Peter Matthiessen joined Schaller on one of these treks and wrote a national bestseller, The Snow Leopard. The exquisite prose of individual passages in this work fails to deliver the concrete messages of Stones. Matthiessen, title notwithstanding, never saw a snow leopard and interpreted the Himalaya through a haze of Zen Buddhism clearly rooted in the East—the East Coast of the United States, that is. This harsh sounding conclusion is not given flippantly. The book gave me an increasing feeling of uneasiness, a feeling that it was at odds with my own Himalayan experiences. Timidly at first, I began questioning Himalayan adventurers about their reactions to it. To my great surprise, most were unable to finish it, and set it down with a feeling of discontent. The control group in my informal survey, readers who had not been to the Himalaya, were far more likely to have finished the book and to have received their complement of upbeat mystical glee.

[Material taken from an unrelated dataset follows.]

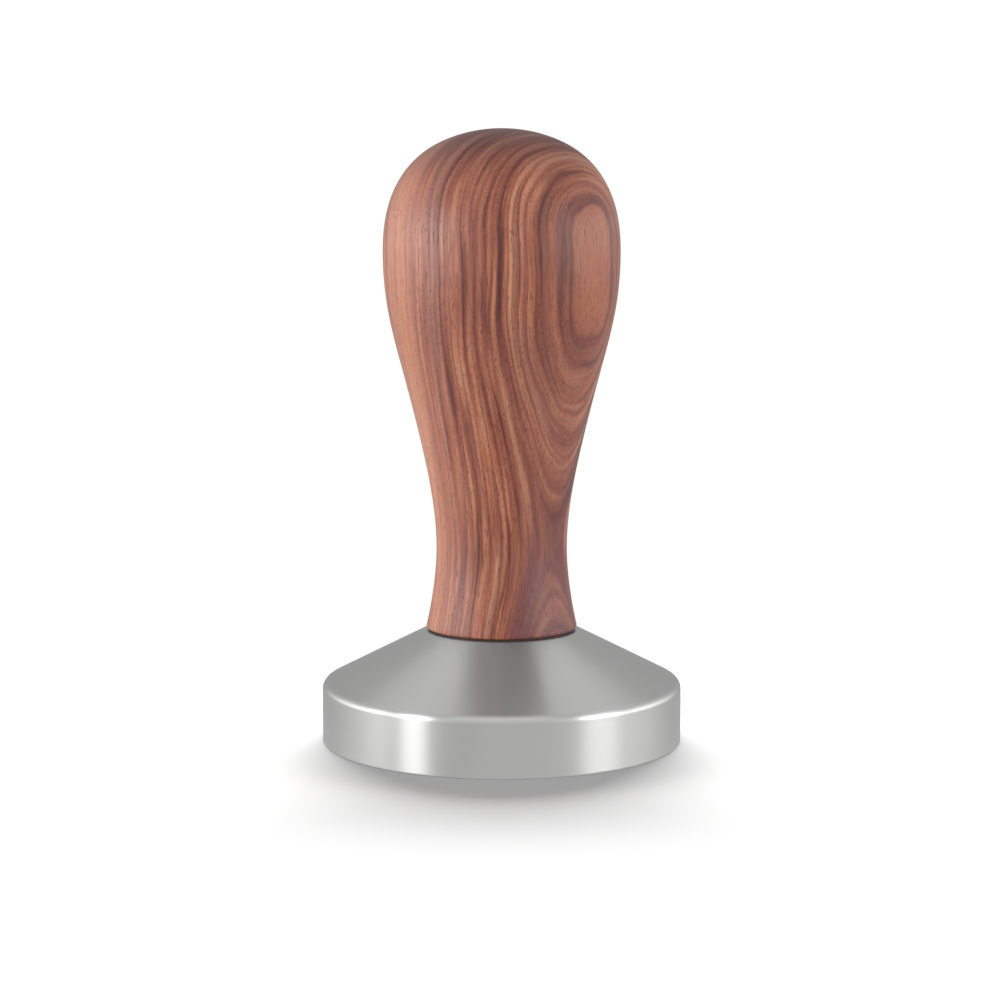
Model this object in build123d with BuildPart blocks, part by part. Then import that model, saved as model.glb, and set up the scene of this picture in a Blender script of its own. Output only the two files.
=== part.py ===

Readers of Stones who have spent time in the Himalaya gave me an entirely different consensus. They usually finished the book and commented how accurately it reflected their own experience. Schaller had been able to take their own realities as a starting point, then deepen their appreciation for time and the evolution of life in these high mountains- His description of a real meeting with a snow leopard is no less poetic than the best of Matthiessen’s musings:

As we watched each other the clouds descended once more, entombing us and bringing more snow. Perhaps sensing that I meant her no harm, she sat up. Though more snow capped her head and shoulders, she remained silent and still, seemingly impervious to the elements. Wisps of clouds swirled around, transforming her into a ghost creature, part myth and part reality. Balanced precariously on a ledge and bitterly cold, I too stayed, unwilling to disrupt the moment. One often has empathy with animals, but rarely and unexpectedly one attains a state beyond the subjective and fleetingly almost seems to become what one beholds; here, in this snowbound valley of the Hindu Kush, I briefly achieved such intimacy. Then the snow fell more thickly, and, dreamlike, the cat slipped away as if she had never been.

A meeting with the climbers of the 1975 American K2 Expedition is described with similar insight:

Some climbers are Captain Ahabs in search of their Moby Dicks, tragic heroes, somehow flawed by the standards of our society, which with monomania pursue an icy summit as if it were the great white whale. But most climbers are Ishmaels. They partake in the quest but without need to give their all to the sterile heights. Who were Ahabs, who were Ishmaels on this American team whose path had so accidentally crossed mine?

After Schaller has led the reader through a long series of potential Shangri-las, his message becomes unequivocally clear. There is no Shangri-la. The future for most Himalayan large mammals is desperately bleak. Mountain meadows appear to provide plenty of summer range for exotic wild sheep and goats, but the lower valleys, where they must forage for the long winters, are almost universally populated and grazed. Habitat destruction affects the future of more trophy Marco Polo sheep than does hunting. And the greater predators, of course, are dependent upon the existence of their prey. Particularly poignant is Schaller’s time warp of a barren village in the mountains of Pakistan. His trained eye sees beyond a “desolate scene … the product of a desperate aridity,” and into a not- so-distant past:

Here and there stunted acacias have been cut and left to dry, to be picked up later and sold for firewood … Herds of black-haired goats, thin bony creatures, scour the terrain … Had man not misused this land for thousands of years, I would be driving through woodland, with wild asses standing in the broad-crowned shade of acacias and cheetah stalking unsuspecting Indian gazelle through swards of golden grass. Perhaps down by the river a pride of lions would be resting after the night’s hunt. The forests are gone now, the rivers dry except after a downpour, and the lion, cheetah, and asses are dead. Only a few gazelle remain. No wonder the land seems lonely as one drives toward the distant hills, trailing a funnel of red dust made incandescent by the sun.

By his insights and rich prose, Schaller has escaped the role of most environmental doomsayers, who subject their poor readers to an ocean of negativity. This is the story of one man’s quest to discover. He realizes that his audience is not, for the most part, familiar with his modes of travel or the cultures he has lived amidst. Unlike Matthiessen, he does not choose to overplay his hand. Like a good novelist, he pays close attention to daily rituals and the small details of his experience. Reactions, feelings, and a historical perspective outweigh expressions of unified metaphysical idealism. As René Daumal wrote in Mount Analogue, “A good stew is worth more than a false philosophy.” Schaller has given us an overflowing bowl of gourmet Himalayan goulash.